### PROVIDED RECORDS
════════════════════

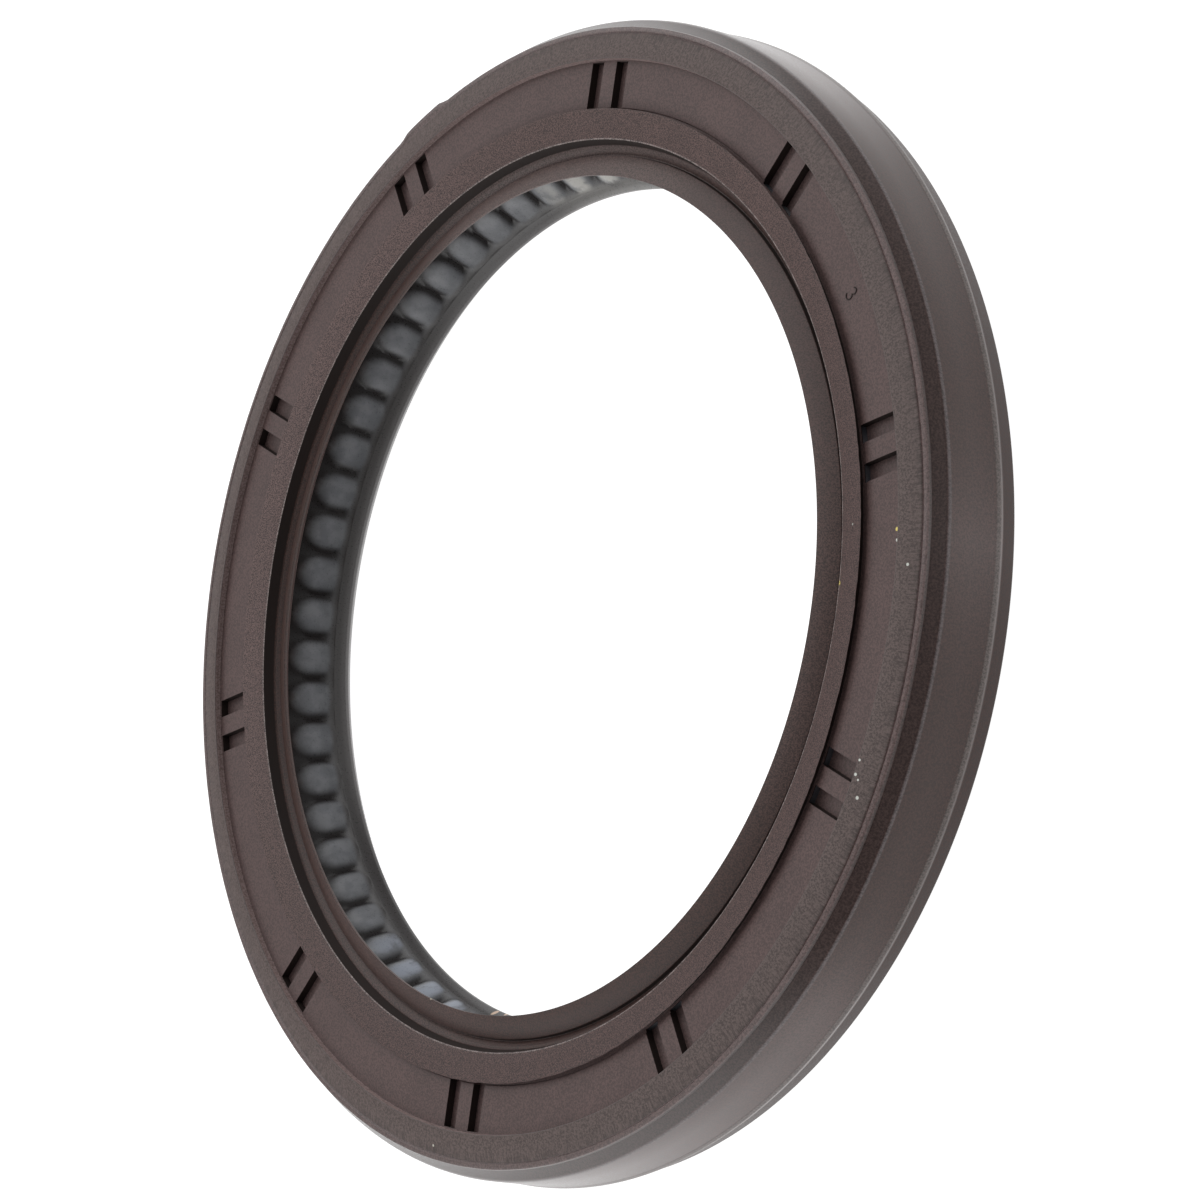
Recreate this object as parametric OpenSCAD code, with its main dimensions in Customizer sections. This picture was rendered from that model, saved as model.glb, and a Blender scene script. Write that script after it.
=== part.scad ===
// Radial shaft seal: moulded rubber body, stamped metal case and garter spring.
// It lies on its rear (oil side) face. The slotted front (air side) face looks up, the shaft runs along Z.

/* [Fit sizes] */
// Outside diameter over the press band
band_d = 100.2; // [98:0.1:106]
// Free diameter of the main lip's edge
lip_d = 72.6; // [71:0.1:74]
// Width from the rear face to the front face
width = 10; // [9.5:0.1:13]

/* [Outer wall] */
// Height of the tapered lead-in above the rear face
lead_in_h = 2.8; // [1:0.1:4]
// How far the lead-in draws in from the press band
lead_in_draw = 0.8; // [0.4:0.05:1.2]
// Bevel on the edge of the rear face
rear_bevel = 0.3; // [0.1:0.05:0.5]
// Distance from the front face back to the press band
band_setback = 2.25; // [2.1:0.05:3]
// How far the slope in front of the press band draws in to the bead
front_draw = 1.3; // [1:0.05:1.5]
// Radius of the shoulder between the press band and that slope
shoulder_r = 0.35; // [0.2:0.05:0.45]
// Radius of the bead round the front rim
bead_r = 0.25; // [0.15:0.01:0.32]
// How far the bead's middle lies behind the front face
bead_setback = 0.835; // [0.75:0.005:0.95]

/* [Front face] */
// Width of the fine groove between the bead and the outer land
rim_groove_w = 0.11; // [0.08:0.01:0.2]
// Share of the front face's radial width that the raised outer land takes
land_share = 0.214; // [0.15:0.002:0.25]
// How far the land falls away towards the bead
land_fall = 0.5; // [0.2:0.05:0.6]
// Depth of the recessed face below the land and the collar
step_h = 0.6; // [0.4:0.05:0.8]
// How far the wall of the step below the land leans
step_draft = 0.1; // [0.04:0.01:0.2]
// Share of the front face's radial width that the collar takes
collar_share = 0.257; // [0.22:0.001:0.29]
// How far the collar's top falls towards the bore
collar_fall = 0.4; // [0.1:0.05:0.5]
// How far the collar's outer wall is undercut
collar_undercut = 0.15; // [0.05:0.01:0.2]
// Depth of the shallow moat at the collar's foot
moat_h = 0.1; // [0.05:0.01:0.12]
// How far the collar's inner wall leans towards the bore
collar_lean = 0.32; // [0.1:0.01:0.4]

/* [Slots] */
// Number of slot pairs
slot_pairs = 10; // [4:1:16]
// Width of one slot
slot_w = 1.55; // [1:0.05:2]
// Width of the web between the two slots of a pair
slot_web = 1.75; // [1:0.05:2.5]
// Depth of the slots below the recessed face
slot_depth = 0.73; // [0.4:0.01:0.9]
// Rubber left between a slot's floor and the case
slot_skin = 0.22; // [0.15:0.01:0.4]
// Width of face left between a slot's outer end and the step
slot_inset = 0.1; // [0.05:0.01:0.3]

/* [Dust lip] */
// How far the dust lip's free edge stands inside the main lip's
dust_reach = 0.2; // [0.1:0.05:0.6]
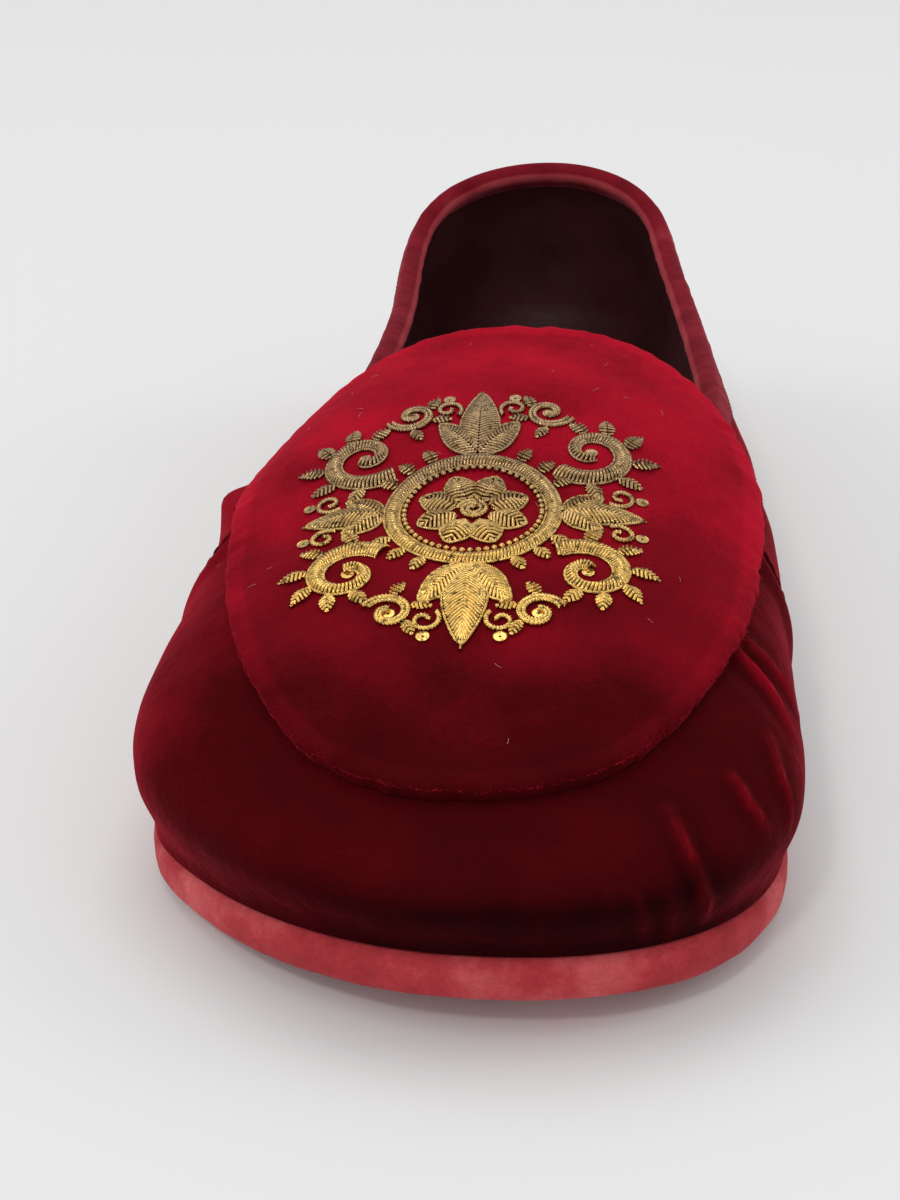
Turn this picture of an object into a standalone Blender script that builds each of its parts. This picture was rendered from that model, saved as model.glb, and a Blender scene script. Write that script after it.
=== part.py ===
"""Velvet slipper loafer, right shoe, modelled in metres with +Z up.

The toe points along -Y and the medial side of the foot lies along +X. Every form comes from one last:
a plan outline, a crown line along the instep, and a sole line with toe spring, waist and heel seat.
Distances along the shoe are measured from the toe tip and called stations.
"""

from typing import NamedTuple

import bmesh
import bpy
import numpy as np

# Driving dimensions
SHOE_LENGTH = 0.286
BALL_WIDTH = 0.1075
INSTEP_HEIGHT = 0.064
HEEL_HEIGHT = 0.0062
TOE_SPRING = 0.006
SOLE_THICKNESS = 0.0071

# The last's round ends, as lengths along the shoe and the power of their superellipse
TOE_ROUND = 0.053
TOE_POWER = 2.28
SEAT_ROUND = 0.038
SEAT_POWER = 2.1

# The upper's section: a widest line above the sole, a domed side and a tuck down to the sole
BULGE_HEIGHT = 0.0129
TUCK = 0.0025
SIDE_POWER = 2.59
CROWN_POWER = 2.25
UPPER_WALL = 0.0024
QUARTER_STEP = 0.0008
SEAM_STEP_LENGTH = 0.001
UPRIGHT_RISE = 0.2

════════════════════

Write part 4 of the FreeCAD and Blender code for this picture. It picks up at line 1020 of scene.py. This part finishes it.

════════════════════

### OBJECTIVE
Exact duplication is required for the lines above, from the line that contains "Recreate this object" to the line that contains "runs along Z.", inclusive; omit all others.

### EXPECTED ANSWER
Recreate this object as parametric OpenSCAD code, with its main dimensions in Customizer sections. This picture was rendered from that model, saved as model.glb, and a Blender scene script. Write that script after it.
=== part.scad ===
// Radial shaft seal: moulded rubber body, stamped metal case and garter spring.
// It lies on its rear (oil side) face. The slotted front (air side) face looks up, the shaft runs along Z.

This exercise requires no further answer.